Hi anyone with a basic understanding of PCs will understand the Meyers books he does not use loads of jargon and explains things in a fun way. Please read my guide on becoming A+ certified CompTIA A+ update | | Tech Support Forum


----------



## theshape74 (May 18, 2012)

*A+ Certification question...*

Hi,
Next week I am going to be purchasing a text book to study at home for my A+ Certification. My main question is, will this book be hard to understand for the average home user? I know a tiny bit more than the average 'home user' but have not had any actual computer 'training' in the past. I just don't want to open the first page and feel like I'm reading japanese! Also, what can I do to prepare for reading this book? I was going to buy Mike Meyers' latest edition. Is this a good choice? Was hoping it had practice tests and possibly CD's?
Thanks very much in advance!


----------



## greenbrucelee (Apr 24, 2007)

*Re: A+ Certification question...*

please dont post twice I have already answered your question. I have merged your threads.


----------



## theshape74 (May 18, 2012)

Sorry about the double posting...I don't usually do things like that, but my browser froze the first time and figured it wasn't going through. Hopefully after reading that book I will be more knowledgable about these things! lol! Thanks to you for your info!


----------



## BosonMichael (Nov 1, 2011)

I wholeheartedly recommend Meyers' A+ All-in-One.


----------



## Kurticus (May 15, 2012)

BosonMichael said:


> I wholeheartedly recommend Meyers' A+ All-in-One.

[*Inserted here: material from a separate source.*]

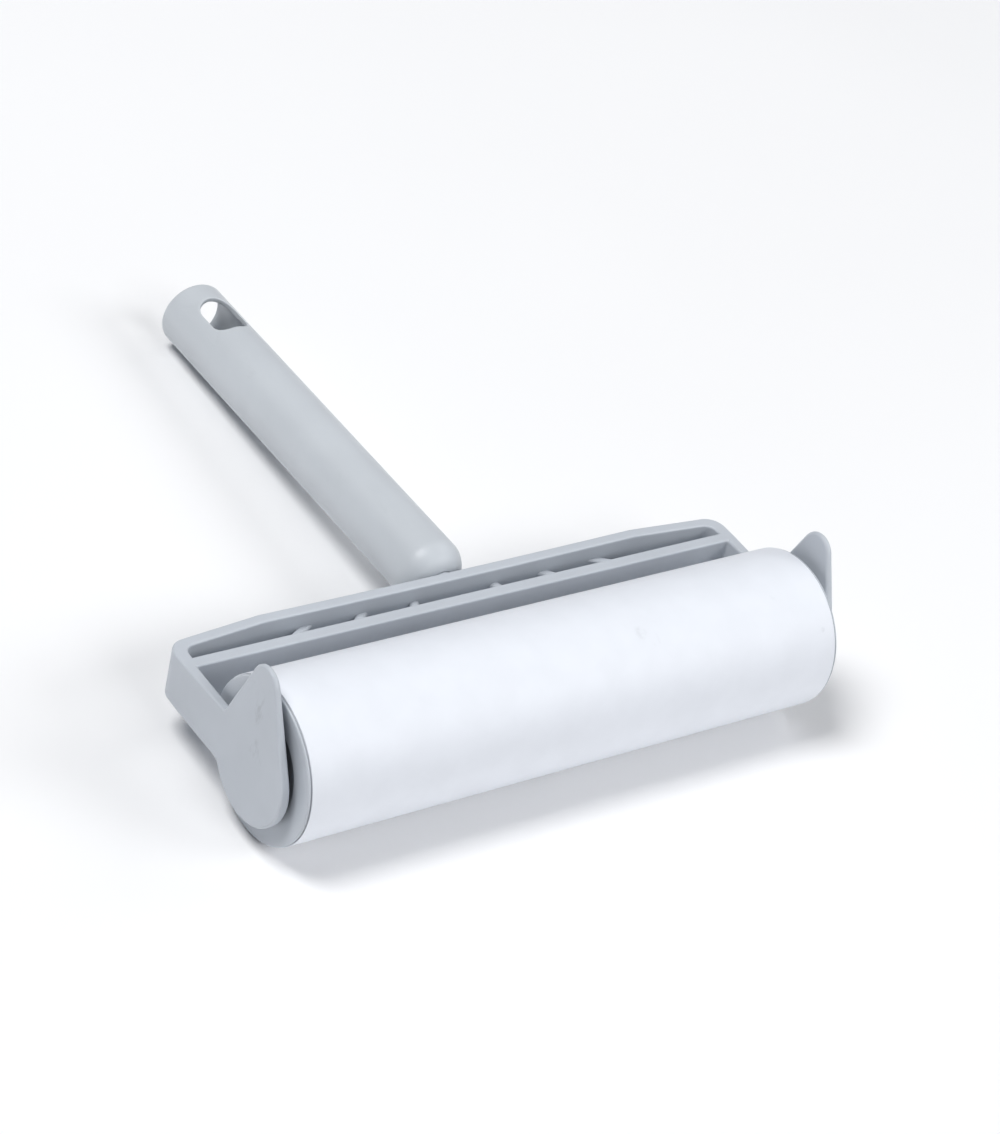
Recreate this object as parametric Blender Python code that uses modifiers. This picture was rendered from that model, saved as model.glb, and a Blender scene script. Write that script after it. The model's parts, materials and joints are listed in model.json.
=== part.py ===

I agree that Meyers is good. Either that or the exam cram series.


----------



## epshatto (Dec 23, 2010)

For a change of pace, you should also look into Professor Messer (just google him).

In addition to reading text in the book, you can also watch some lecture videos.

Kinda like reading homework and attending classes, I think. Good thing to combine.

Also I'd recommend doing the practice exams in the book. Move on to the next chapter once you seem to be understanding the practice questions. Also use other practice exams. Utilize the certguard.com website to make sure you're not using a braindump.


----------



## theshape74 (May 18, 2012)

Thank you everyone! I appreciate all your help!


----------



## Sonia ferdous (Jun 5, 2012)

You know there are so many study materials in online for preparation. And yeah you can buy Mike Meyers books. These books are perfect for A+ cert exam with so many practice tests. But in addition i will suggest you to go with Professor Messer's videos and Sybex books. You will be highly benefited for your real exam.


----------



## Mollah (Jun 5, 2012)

I think Mike Meyers book is perfect for A+ cert exam. Most of the people use this book. A+ is the entry level cert so it would be easy to pass if you have certain knowledge about the subject matters.


----------



## epshatto (Dec 23, 2010)

I didn't use the Mike Meyers book for A+ but did for Network+ and if the two are anything alike I would agree his A+ book would also be good.

I didn't use any materials other than the Network+ book before passing that exam on try #1, so I feel confident recommending his material.


----------